What to work on:
Give all of the lines again exactly as they read.
*-*-*
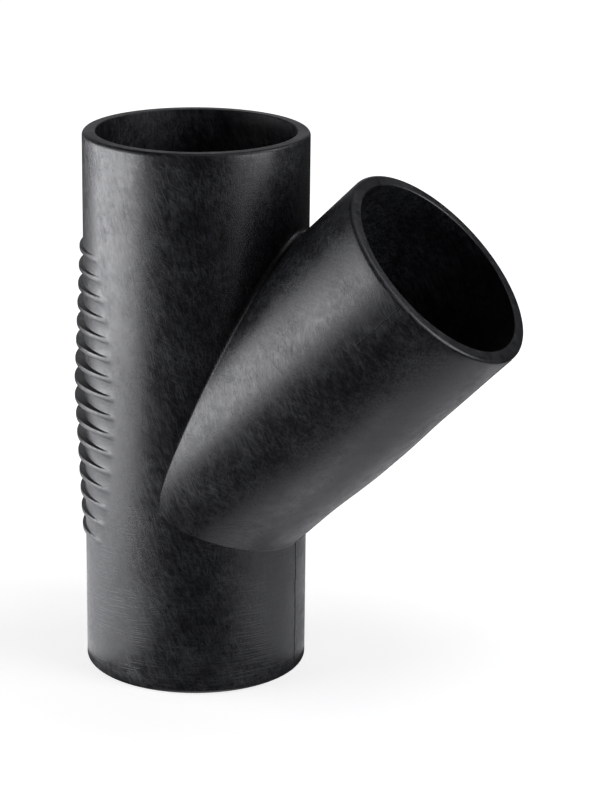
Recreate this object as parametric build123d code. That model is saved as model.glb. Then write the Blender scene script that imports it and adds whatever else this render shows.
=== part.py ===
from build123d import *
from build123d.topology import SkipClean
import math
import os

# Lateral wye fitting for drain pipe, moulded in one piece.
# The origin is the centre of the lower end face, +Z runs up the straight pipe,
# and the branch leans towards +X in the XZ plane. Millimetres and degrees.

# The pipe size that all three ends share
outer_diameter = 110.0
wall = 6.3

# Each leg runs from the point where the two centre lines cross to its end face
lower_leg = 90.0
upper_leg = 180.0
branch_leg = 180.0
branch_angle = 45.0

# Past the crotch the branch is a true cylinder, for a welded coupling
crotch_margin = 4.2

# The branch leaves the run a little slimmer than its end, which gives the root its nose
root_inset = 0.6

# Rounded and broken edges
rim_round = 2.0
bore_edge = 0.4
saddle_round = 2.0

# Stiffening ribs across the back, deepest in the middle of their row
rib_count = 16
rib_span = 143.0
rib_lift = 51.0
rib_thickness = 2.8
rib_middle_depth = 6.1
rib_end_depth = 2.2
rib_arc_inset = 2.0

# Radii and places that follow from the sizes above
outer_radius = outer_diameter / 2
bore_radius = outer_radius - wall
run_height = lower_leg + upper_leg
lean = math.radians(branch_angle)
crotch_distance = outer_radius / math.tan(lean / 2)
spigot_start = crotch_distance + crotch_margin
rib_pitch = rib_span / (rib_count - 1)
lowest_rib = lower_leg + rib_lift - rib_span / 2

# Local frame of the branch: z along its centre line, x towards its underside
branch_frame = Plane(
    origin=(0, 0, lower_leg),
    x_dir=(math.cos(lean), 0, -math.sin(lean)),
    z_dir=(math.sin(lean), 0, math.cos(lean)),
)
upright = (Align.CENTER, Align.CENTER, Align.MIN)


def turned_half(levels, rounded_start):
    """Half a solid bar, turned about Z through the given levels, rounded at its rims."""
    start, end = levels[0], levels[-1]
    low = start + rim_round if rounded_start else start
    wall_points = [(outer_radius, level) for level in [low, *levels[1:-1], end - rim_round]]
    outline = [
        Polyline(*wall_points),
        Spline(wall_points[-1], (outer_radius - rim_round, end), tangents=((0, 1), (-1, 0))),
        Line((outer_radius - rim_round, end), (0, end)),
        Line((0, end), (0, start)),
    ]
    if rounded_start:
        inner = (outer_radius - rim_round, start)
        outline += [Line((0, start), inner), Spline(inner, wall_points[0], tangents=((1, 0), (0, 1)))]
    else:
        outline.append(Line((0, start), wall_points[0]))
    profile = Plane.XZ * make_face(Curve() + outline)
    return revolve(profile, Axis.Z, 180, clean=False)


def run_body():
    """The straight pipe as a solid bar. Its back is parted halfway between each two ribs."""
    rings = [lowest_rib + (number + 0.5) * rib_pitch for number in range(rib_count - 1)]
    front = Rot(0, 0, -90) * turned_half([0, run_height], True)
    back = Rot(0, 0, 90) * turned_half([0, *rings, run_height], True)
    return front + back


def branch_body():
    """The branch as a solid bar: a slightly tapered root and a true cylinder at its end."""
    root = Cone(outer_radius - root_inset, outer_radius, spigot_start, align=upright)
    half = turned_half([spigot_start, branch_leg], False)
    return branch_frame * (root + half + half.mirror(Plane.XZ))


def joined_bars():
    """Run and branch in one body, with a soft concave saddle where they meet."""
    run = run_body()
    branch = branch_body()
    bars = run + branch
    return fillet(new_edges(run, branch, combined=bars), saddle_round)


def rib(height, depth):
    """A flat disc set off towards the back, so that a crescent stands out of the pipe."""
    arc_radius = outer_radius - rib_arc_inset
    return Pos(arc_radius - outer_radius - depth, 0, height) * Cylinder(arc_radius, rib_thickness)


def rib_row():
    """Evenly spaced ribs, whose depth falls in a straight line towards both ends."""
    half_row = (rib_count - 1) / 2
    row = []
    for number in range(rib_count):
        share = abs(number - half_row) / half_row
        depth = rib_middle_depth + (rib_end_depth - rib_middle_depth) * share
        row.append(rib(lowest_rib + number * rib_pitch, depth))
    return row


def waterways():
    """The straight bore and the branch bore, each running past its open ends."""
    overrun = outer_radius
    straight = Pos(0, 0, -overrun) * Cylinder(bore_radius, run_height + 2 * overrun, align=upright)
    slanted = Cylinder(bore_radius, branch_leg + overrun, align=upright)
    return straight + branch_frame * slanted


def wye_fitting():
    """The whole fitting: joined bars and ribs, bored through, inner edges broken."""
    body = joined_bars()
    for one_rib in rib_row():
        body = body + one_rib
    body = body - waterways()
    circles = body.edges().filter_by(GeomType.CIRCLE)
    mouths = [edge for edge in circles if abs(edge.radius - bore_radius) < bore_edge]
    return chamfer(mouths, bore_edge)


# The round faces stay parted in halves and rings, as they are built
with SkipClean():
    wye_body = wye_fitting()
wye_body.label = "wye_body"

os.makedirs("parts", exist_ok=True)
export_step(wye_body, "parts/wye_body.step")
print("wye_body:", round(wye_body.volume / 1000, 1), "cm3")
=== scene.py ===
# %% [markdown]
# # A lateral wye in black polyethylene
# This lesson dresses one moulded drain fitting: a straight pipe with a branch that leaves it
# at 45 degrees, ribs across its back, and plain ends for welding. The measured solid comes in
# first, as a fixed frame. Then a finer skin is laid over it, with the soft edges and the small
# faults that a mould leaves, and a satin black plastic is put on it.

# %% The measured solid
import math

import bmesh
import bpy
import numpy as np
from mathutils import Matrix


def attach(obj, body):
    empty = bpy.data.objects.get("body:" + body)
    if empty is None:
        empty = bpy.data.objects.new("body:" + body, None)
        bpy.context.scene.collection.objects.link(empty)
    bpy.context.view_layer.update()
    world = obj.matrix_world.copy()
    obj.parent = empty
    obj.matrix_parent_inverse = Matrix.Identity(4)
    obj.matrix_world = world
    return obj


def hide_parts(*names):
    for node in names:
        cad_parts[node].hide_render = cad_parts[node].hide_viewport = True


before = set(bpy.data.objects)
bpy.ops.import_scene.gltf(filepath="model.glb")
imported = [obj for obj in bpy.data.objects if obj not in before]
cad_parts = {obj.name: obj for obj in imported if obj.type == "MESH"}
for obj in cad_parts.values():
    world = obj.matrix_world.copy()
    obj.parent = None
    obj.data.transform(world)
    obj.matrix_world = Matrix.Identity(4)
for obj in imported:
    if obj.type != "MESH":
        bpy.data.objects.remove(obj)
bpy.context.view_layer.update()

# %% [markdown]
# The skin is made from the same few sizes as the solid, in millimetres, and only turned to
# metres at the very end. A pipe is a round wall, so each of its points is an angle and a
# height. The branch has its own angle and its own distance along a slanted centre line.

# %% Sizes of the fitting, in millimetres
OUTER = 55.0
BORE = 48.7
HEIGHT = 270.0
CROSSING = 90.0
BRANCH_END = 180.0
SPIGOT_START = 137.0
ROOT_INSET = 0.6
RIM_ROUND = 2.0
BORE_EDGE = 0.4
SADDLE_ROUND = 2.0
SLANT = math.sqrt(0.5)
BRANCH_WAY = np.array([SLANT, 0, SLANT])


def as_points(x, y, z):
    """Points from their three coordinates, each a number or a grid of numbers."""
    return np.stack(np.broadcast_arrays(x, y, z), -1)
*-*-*
Completed task:
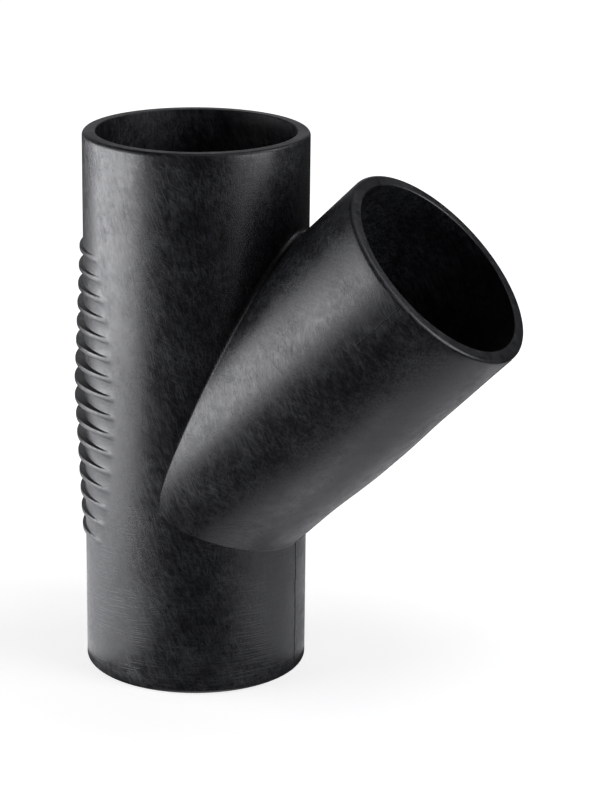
Recreate this object as parametric build123d code. That model is saved as model.glb. Then write the Blender scene script that imports it and adds whatever else this render shows.
=== part.py ===
from build123d import *
from build123d.topology import SkipClean
import math
import os

# Lateral wye fitting for drain pipe, moulded in one piece.
# The origin is the centre of the lower end face, +Z runs up the straight pipe,
# and the branch leans towards +X in the XZ plane. Millimetres and degrees.

# The pipe size that all three ends share
outer_diameter = 110.0
wall = 6.3

# Each leg runs from the point where the two centre lines cross to its end face
lower_leg = 90.0
upper_leg = 180.0
branch_leg = 180.0
branch_angle = 45.0

# Past the crotch the branch is a true cylinder, for a welded coupling
crotch_margin = 4.2

# The branch leaves the run a little slimmer than its end, which gives the root its nose
root_inset = 0.6

# Rounded and broken edges
rim_round = 2.0
bore_edge = 0.4
saddle_round = 2.0

# Stiffening ribs across the back, deepest in the middle of their row
rib_count = 16
rib_span = 143.0
rib_lift = 51.0
rib_thickness = 2.8
rib_middle_depth = 6.1
rib_end_depth = 2.2
rib_arc_inset = 2.0

# Radii and places that follow from the sizes above
outer_radius = outer_diameter / 2
bore_radius = outer_radius - wall
run_height = lower_leg + upper_leg
lean = math.radians(branch_angle)
crotch_distance = outer_radius / math.tan(lean / 2)
spigot_start = crotch_distance + crotch_margin
rib_pitch = rib_span / (rib_count - 1)
lowest_rib = lower_leg + rib_lift - rib_span / 2

# Local frame of the branch: z along its centre line, x towards its underside
branch_frame = Plane(
    origin=(0, 0, lower_leg),
    x_dir=(math.cos(lean), 0, -math.sin(lean)),
    z_dir=(math.sin(lean), 0, math.cos(lean)),
)
upright = (Align.CENTER, Align.CENTER, Align.MIN)


def turned_half(levels, rounded_start):
    """Half a solid bar, turned about Z through the given levels, rounded at its rims."""
    start, end = levels[0], levels[-1]
    low = start + rim_round if rounded_start else start
    wall_points = [(outer_radius, level) for level in [low, *levels[1:-1], end - rim_round]]
    outline = [
        Polyline(*wall_points),
        Spline(wall_points[-1], (outer_radius - rim_round, end), tangents=((0, 1), (-1, 0))),
        Line((outer_radius - rim_round, end), (0, end)),
        Line((0, end), (0, start)),
    ]
    if rounded_start:
        inner = (outer_radius - rim_round, start)
        outline += [Line((0, start), inner), Spline(inner, wall_points[0], tangents=((1, 0), (0, 1)))]
    else:
        outline.append(Line((0, start), wall_points[0]))
    profile = Plane.XZ * make_face(Curve() + outline)
    return revolve(profile, Axis.Z, 180, clean=False)


def run_body():
    """The straight pipe as a solid bar. Its back is parted halfway between each two ribs."""
    rings = [lowest_rib + (number + 0.5) * rib_pitch for number in range(rib_count - 1)]
    front = Rot(0, 0, -90) * turned_half([0, run_height], True)
    back = Rot(0, 0, 90) * turned_half([0, *rings, run_height], True)
    return front + back


def branch_body():
    """The branch as a solid bar: a slightly tapered root and a true cylinder at its end."""
    root = Cone(outer_radius - root_inset, outer_radius, spigot_start, align=upright)
    half = turned_half([spigot_start, branch_leg], False)
    return branch_frame * (root + half + half.mirror(Plane.XZ))


def joined_bars():
    """Run and branch in one body, with a soft concave saddle where they meet."""
    run = run_body()
    branch = branch_body()
    bars = run + branch
    return fillet(new_edges(run, branch, combined=bars), saddle_round)


def rib(height, depth):
    """A flat disc set off towards the back, so that a crescent stands out of the pipe."""
    arc_radius = outer_radius - rib_arc_inset
    return Pos(arc_radius - outer_radius - depth, 0, height) * Cylinder(arc_radius, rib_thickness)


def rib_row():
    """Evenly spaced ribs, whose depth falls in a straight line towards both ends."""
    half_row = (rib_count - 1) / 2
    row = []
    for number in range(rib_count):
        share = abs(number - half_row) / half_row
        depth = rib_middle_depth + (rib_end_depth - rib_middle_depth) * share
        row.append(rib(lowest_rib + number * rib_pitch, depth))
    return row


def waterways():
    """The straight bore and the branch bore, each running past its open ends."""
    overrun = outer_radius
    straight = Pos(0, 0, -overrun) * Cylinder(bore_radius, run_height + 2 * overrun, align=upright)
    slanted = Cylinder(bore_radius, branch_leg + overrun, align=upright)
    return straight + branch_frame * slanted


def wye_fitting():
    """The whole fitting: joined bars and ribs, bored through, inner edges broken."""
    body = joined_bars()
    for one_rib in rib_row():
        body = body + one_rib
    body = body - waterways()
    circles = body.edges().filter_by(GeomType.CIRCLE)
    mouths = [edge for edge in circles if abs(edge.radius - bore_radius) < bore_edge]
    return chamfer(mouths, bore_edge)


# The round faces stay parted in halves and rings, as they are built
with SkipClean():
    wye_body = wye_fitting()
wye_body.label = "wye_body"

os.makedirs("parts", exist_ok=True)
export_step(wye_body, "parts/wye_body.step")
print("wye_body:", round(wye_body.volume / 1000, 1), "cm3")
=== scene.py ===
# %% [markdown]
# # A lateral wye in black polyethylene
# This lesson dresses one moulded drain fitting: a straight pipe with a branch that leaves it
# at 45 degrees, ribs across its back, and plain ends for welding. The measured solid comes in
# first, as a fixed frame. Then a finer skin is laid over it, with the soft edges and the small
# faults that a mould leaves, and a satin black plastic is put on it.

# %% The measured solid
import math

import bmesh
import bpy
import numpy as np
from mathutils import Matrix


def attach(obj, body):
    empty = bpy.data.objects.get("body:" + body)
    if empty is None:
        empty = bpy.data.objects.new("body:" + body, None)
        bpy.context.scene.collection.objects.link(empty)
    bpy.context.view_layer.update()
    world = obj.matrix_world.copy()
    obj.parent = empty
    obj.matrix_parent_inverse = Matrix.Identity(4)
    obj.matrix_world = world
    return obj


def hide_parts(*names):
    for node in names:
        cad_parts[node].hide_render = cad_parts[node].hide_viewport = True


before = set(bpy.data.objects)
bpy.ops.import_scene.gltf(filepath="model.glb")
imported = [obj for obj in bpy.data.objects if obj not in before]
cad_parts = {obj.name: obj for obj in imported if obj.type == "MESH"}
for obj in cad_parts.values():
    world = obj.matrix_world.copy()
    obj.parent = None
    obj.data.transform(world)
    obj.matrix_world = Matrix.Identity(4)
for obj in imported:
    if obj.type != "MESH":
        bpy.data.objects.remove(obj)
bpy.context.view_layer.update()

# %% [markdown]
# The skin is made from the same few sizes as the solid, in millimetres, and only turned to
# metres at the very end. A pipe is a round wall, so each of its points is an angle and a
# height. The branch has its own angle and its own distance along a slanted centre line.

# %% Sizes of the fitting, in millimetres
OUTER = 55.0
BORE = 48.7
HEIGHT = 270.0
CROSSING = 90.0
BRANCH_END = 180.0
SPIGOT_START = 137.0
ROOT_INSET = 0.6
RIM_ROUND = 2.0
BORE_EDGE = 0.4
SADDLE_ROUND = 2.0
SLANT = math.sqrt(0.5)
BRANCH_WAY = np.array([SLANT, 0, SLANT])


def as_points(x, y, z):
    """Points from their three coordinates, each a number or a grid of numbers."""
    return np.stack(np.broadcast_arrays(x, y, z), -1)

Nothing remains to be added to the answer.